Una visión diferente de la discapacidad
La escalada es una parte importante de su vida, pero está lejos de dominarlo todo. Pelegrín sacó un 12,25 en la EBAU, la prueba de acceso a la universidad. “Podía haber estudiado cualquier cosa”, asegura, “pero estudié Trabajo Social en la Complutense porque quería devolver a la sociedad lo que me había dado”. Ya ha terminado sus clases con todo aprobado. Ahora tiene previsto estudiar un máster de Justicia Social en la Universidad Autónoma de Madrid. Eso le ha dado una visión (metafóricamente hablando) muy aguda sobre la discapacidad. “Vivimos en una sociedad que no está adaptada a la discapacidad”, denuncia. “Hay condescendencia, paternalismo y capacitismo”. Esa mezcla de prejuicio y admiración malentendida le incomoda. “Se vende la discapacidad como ejemplo de autosuperación. Y se olvida todo el curro que hay detrás, no solo mío, también de Toni, de mi familia, de la comunidad que me rodea”.

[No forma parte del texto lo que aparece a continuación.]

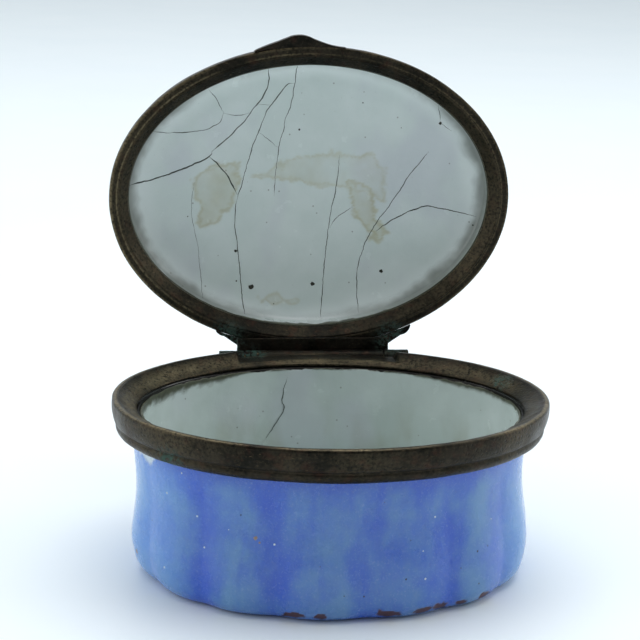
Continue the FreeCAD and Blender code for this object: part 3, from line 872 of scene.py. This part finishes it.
def dome_dot(middle, normal, radius, height, sides=12):
    """Give the points and faces of a small round spot on a surface, sunk at its rim."""
    normal = Vector(normal).normalized()
    turn = normal.to_track_quat("Z", "Y").to_matrix()
    rng = random.Random(round(1000 * (middle[0] + 3 * middle[1] + 7 * middle[2])))
    reach = [radius * rng.uniform(0.75, 1.2) for _ in range(sides)]
    points = []
    for share, lift in ((1.0, -0.04), (0.8, height * 0.7), (0.4, height)):
        for side in range(sides):
            angle = math.tau * side / sides
            flat = Vector((math.cos(angle), math.sin(angle), 0)) * reach[side] * share
            points.append(Vector(middle) + turn @ (flat + Vector((0, 0, lift))))
    points.append(Vector(middle) + normal * height * 1.05)
    points.append(Vector(middle) - normal * 0.05)
    faces = []
    for row in range(2):
        for side in range(sides):
            beside = (side + 1) % sides
            here, there = row * sides, (row + 1) * sides
            faces.append((here + side, here + beside, there + beside, there + side))
    top, bottom = 3 * sides, 3 * sides + 1
    for side in range(sides):
        beside = (side + 1) % sides
        faces.append((2 * sides + side, 2 * sides + beside, top))
        faces.append((side, bottom, beside))
    return np.array(points), faces


def build_cracks(material):
    """Lay the dark cracks on the lid's enamel and on the back of the tub's."""
    parts = []
    for index, (width, points) in enumerate(LID_CRACKS):
        line = wandering(points, 0.12, 200 + 10 * index)
        parts.append(ribbon(line, width * CRACK_WIDENING, on_lid, 300 + index))
    piece = new_piece("lid_craze_lines", *join(parts), "lid", "white_enamel")
    dress(piece, material)
    line = wandering(TUB_CRACK, 0.12, 400)
    piece = new_piece("tub_craze_line", *ribbon(line, 0.07, on_tub_back, 410), "box", "white_enamel")
    dress(piece, material)


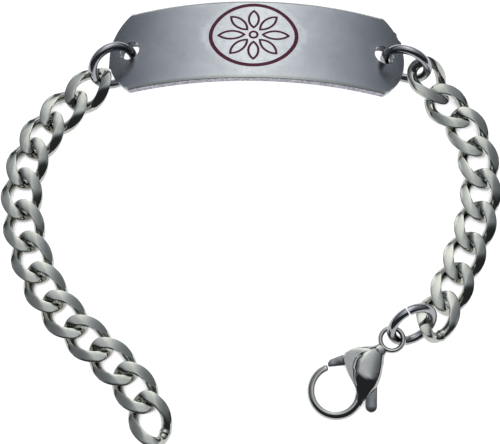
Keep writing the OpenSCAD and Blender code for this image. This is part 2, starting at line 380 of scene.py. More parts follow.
# %% The steels
# dark and light colour, roughness when fresh and dulled, lines across a metre, depth of the lines
STEELS = {
    "chain_polish": ((0.345, 0.355, 0.322), (0.44, 0.452, 0.408), 0.09, 0.16, 5000.0, 0.12),
    "ring_polish": ((0.28, 0.288, 0.295), (0.36, 0.368, 0.376), 0.12, 0.20, 4000.0, 0.12),
    "clasp_polish": ((0.345, 0.35, 0.33), (0.43, 0.437, 0.41), 0.05, 0.10, 5000.0, 0.05),
    "lever_satin": ((0.20, 0.205, 0.205), (0.26, 0.265, 0.265), 0.34, 0.46, 6000.0, 0.3),
    "plate_satin": ((0.29, 0.305, 0.325), (0.33, 0.345, 0.365), 0.20, 0.26, 12000.0, 0.2),
    "plate_bevel": ((0.33, 0.345, 0.322), (0.42, 0.435, 0.405), 0.14, 0.22, 9000.0, 0.3),
    # the bores' near-black colours are painted shade: the same steel, darkened for the shadow inside the holes
    "plate_bore_painted_shade": ((0.05, 0.054, 0.06), (0.09, 0.095, 0.105), 0.28, 0.38, 6000.0, 0.3)}
steels = {name: make_steel(name, *values) for name, values in STEELS.items()}

# %% [markdown]
# The plate's long sides were blasted, so they are speckled with small bright grains. Real dents would need a
# very fine mesh, so one noise gives the grains' tone and a small relief. The enamel is dark red glass that
# was fired into the engraved lines, and its faint unevenness is made the same way.

# %% Blasted side and enamel
def make_mottled(name, settings, pattern, limits, dark, light, relief):
    """A material between two colours by one noise, which also gives its relief."""
    material, tree, shader = new_material(name, settings)
    grains = noise(tree, add(tree, "TexCoord").outputs["Object"], *pattern)
    tone = mix_colours(tree, remap(tree, grains, *limits), dark, light)
    tree.links.new(tone, shader.inputs["Base Color"])
    add_relief(tree, shader, grains, *relief)
    return material


side_steel = make_mottled("plate_side", {"Metallic": 1.0, "Roughness": 0.55}, (2600.0, 3.0, 0.7),
                          (0.36, 0.66), (0.26, 0.26, 0.29), (0.66, 0.66, 0.70), (0.5, 0.00005))
enamel = make_mottled("enamel_dark_red", {"Roughness": 0.32, "Specular IOR Level": 0.16}, (900.0, 2.0),
                      (0.0, 1.0), (0.070, 0.003, 0.020), (0.150, 0.007, 0.050), (0.15, 0.00004))

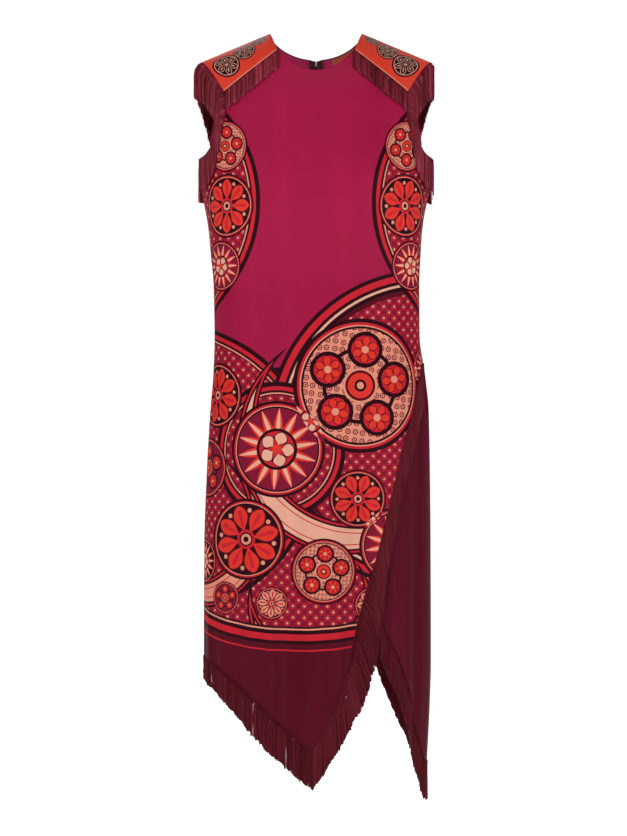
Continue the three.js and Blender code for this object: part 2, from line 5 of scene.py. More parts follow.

Además, de la escalada no se vive. Y menos de la paraescalada. Las becas son escasas: le pagaron 300 euros cuando se llevó una medalla en la Copa del Mundo. “A mí no me supone ningún coste escalar, peo tampoco gano dinero con ello”. Sputnik le deja escalar gratis en sus instalaciones y los patrocinadores le proporcionan pies de gato y el resto del equipo necesario. Su discurso está alejadísimo de la épica que se le atribuye a personas como él. “No hago esto para superarme. La gente me dice que soy un ejemplo de superación porque escalo. Pero eso no se lo dicen a ninguno de los que está aquí. Me lo dicen porque soy ciego y les parece muy bonito. Yo escalo porque me gusta y me esfuerzo mucho porque quiero hacerlo bien, nada más”.